Describe the work to deploy the solar arrays. What’s the work that has to be done to prepare for the deploy?
Most of that work is done by the flight control team. The EVA crew does the physical work, in terms of, positioning the, the arrays and releasing all the bolts and the launch restraints. So the physical work is done by the EVA team but then the preparation to actually make the deployment happen, all the activation sequence, and the activation of the rotary joint, is all performed by the ground team. It’s a tremendous amount of work that needs to be done, simultaneously, not only during the EVAs but also during those two nights when we’re asleep -- the ground team’s working very hard to get the arrays, ready. When we wake up on Flight Day 6, if everything goes well, the ground is going to be ready to go. We position a few cameras, so we can monitor the deployment and then we go to the computer and command the arrays to deploy. Now, hopefully, everything will go very smoothly, and, and the problem that we had on 97 we think has been solved. Hopefully, everything will go smooth and we’ll get the arrays out in a couple of orbits.

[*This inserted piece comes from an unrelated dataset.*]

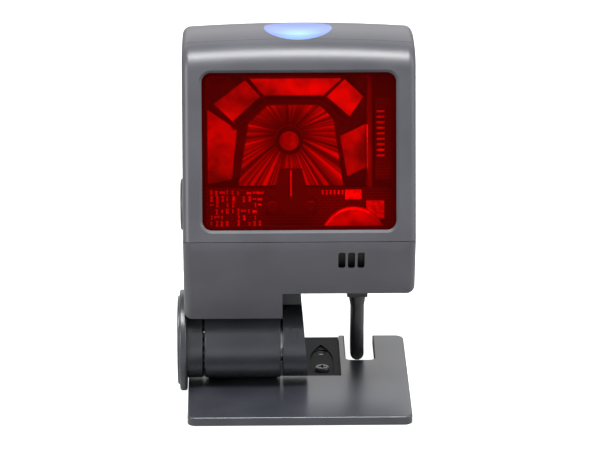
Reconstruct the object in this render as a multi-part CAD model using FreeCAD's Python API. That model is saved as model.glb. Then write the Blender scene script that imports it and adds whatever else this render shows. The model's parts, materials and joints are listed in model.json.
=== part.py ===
"""Hands-free counter scanner: an optical head that tilts on a hinge barrel above a flat base plate.

Row frame in millimetres: +Z up, +X to the right, and the red window looks towards -Y.
The origin is the centre of the base plate's footprint, on the surface that the scanner stands on.
The head is modelled upright, in coordinates (x, b, s) round the hinge axis: b goes back and s goes up.
place_head leans it back to its rest angle and carries it to the hinge.
"""

import FreeCAD
import Part

import math
import os

V = FreeCAD.Vector

# ---------------------------------------------------------------- base plate and what lies under it
BASE_WIDTH = 76.0
BASE_DEPTH = 73.6
BASE_THICK = 3.0
BASE_CORNER = 3.0
BASE_EDGE_ROUND = 0.6
PAD_THICK = 0.4  # rubber sheet that the plate stands on
PAD_MARGIN = 2.4
RIM_WALL = 2.0  # plastic left round the steel sheet
WEIGHT_THICK = 1.2
NOTCH_WIDTH = 10.1  # open slot at the back for the lead
NOTCH_FRONT = 13.9  # where the slot ends, in front of the hanging lead
NOTCH_X = 21.95
NOTCH_ROUND = 2.0
FOOT_LEFT = -34.0
FOOT_RIGHT = 14.8
FOOT_FRONT = -0.6
FOOT_SINK = 0.8  # top of the bracket's foot below the top of the plate
FIT = 0.1  # clearance round a piece that drops into a recess
POCKET_X = 8.4  # bullet-shaped pocket beside the hinge
POCKET_WIDTH = 8.2
POCKET_FRONT = 3.3
POCKET_BACK = 29.7
POCKET_FLOOR = 0.5  # metal left under the pocket
COUNTER_HOLE_R = 2.2
COUNTER_HOLE_PITCH = 32.8
COUNTER_HOLE_Y = 24.0
PAD_HOLE_MARGIN = 1.5  # how much wider the pad's holes are than the counter holes
POST_BACK = 11.0  # back of the bracket's post behind the hinge axis
POST_SCREW_BACK = 6.5
POST_SCREW_SPREAD = 7.0
POST_SCREW_HEAD_R = 2.6
POST_SCREW_RISE = 4.5  # how far those screws reach above the plate
CLAMP_R = 1.2  # screw at the front of the pocket
CLAMP_HEAD_R = 2.5
CLAMP_BACK = 4.6

# ---------------------------------------------------------------- hinge
AXIS_Y = -1.6
AXIS_Z = 17.5
HEAD_LEAN = 15.0  # degrees that the head leans back at rest
BARREL_R = 13.0
BARREL_LEFT = -32.2
BARREL_RIGHT = -6.3
HINGE_GAP = 0.8
LEFT_DISC_R = 17.4
DISC_PROUD = 1.8  # how far the left disc stands out of the head's side
DISC_THICK = 2.5
ARM_R = 12.7
ARM_TOP_WIDTH = 6.2
ARM_FOOT_WIDTH = 8.6
NECK_FRONT = -3.0  # neck that joins the right arm to the head
NECK_BACK = 8.5
BOLT_R = 2.5
RUN_CLEAR = 0.05  # radial running clearance on the bolt
CAP_R = 15.3
CAP_THICK = 0.7
COIN_SLOT_WIDTH = 2.2
COIN_SLOT_LENGTH = 22.0
NUT_FLATS = 8.0
NUT_THICK = 4.0
NUT_SINK = 2.9  # outer face of the nut below the arm's outer face
SPRING_R = 7.4
RING_INSET = 0.8  # toothed rings' rim inside the barrel's rim
RING_BORE_R = 8.0
RING_FLANGE = 0.15
TOOTH_WIDTH = 1.1
DETENT_TEETH = 24
DETENT_LIFT = 0.1  # the toothed rings are drawn this far apart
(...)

I was just about to ask about that. There were a few difficulties with the P6, array deployment. Is there something that’s being done differently to avoid that?
On P6, the first array that we deployed, was the one that had the problem with the array. Essentially the solar array panels stuck together, and that was not expected. That caused, one of the, the cable mechanisms to come off a spool, which later had to be fixed. The second array that we deployed on 97 we deployed differently, and it worked pretty well. We’re using pretty much the same technique, to deploy, the P3/4 arrays. They put a lot more work into it. They’re using a combination of some thermal conditioning to prevent the sticking of the arrays, and we have very specific criteria and we can have the ability to monitor if the arrays start to stick together and that same problem starts to develop. This time we have the ability to put a camera on a mechanism, and if we see that mechanism start to move we know we’re, that problem is starting to develop and we can stop, and we can stop the deployment. A tremendous amount of work has gone into it, and it’s just fantastic the amount of work they’ve done. I’m convinced that the arrays will come out, and the deployment will go very smoothly.
Has it helped, in your training that you did some similar spacewalks, associated with the, these operations of delivering the P6 truss on 97?
Well, Joe and I both flew on 97 and for Joe many of the EVA tasks on EVA 1 are very, very similar and the first half of EVA 3 as well, are very similar to what he did, on, on 97. And I’ll let him talk to you more about how similar. Obviously he’s in a different location on the station so he’s dealing with some different things. Initially, when we first started training for this mission back in 2002, a lot of the flight control team was the same as well, so we had a couple of crewmembers who had the experience from 97, and we had a lot of the flight control team, and the folks from the contractors who build the solar arrays, there were a lot of the same people. We all knew each other and I thought that was really beneficial. Unfortunately there’s been a lot of turnover. Although the crew hasn’t had any changes there has been a lot of turnover in the flight control team and in other areas. So in some cases, we provide maybe more of the corporate knowledge, when we have meetings and discuss issues, and I think that’s been beneficial, for the team as well. But, obviously, the more familiar you are with your payload, the better chance of your success.
With the Vision for Space Exploration, that was enacted a couple of years ago, we’re looking way beyond, the space station that we’re currently building in low Earth orbit. What’s your philosophy about human exploration of space?
We talked about it a little bit earlier. Any time you, you take off on an exploration, typically you take steps in a gradual nature. You know, space station has given us the ability to establish a permanent presence fairly close to home but still, in low Earth orbit, in a weightless environment in a vacuum. That’s a good first step. When you explore the solar system, you’re going to need to establish permanent presence, or at least temporary presence on the moon, perhaps; on Mars. So I think the way we’re going about it seems fairly logical. You could almost draw an analogy between the Apollo missions and some of the early explorers who came from Europe to North America. Initially they sort of went, touched base, came home. But really it was establishing the permanent presence, over in North America, that proved to be a huge challenge. So I think we’ll see, as we try to establish a presence on the moon and then move on and establish a presence on Mars, that it’s going to be extremely challenging. We’ll learn a lot from our presence in low Earth orbit, to make that successful. The other piece of that whole question is, why are we going? Well, I probably fall in the camp that says it’s just our nature. It’s human nature to want to explore and, and I hope that the United States leads that effort, among the entire world. We’re going to prove that we can meet our obligations and build an International Space Station, and that will be important to leading an effort to explore the solar system. It’s not just the U.S. but other nations as well.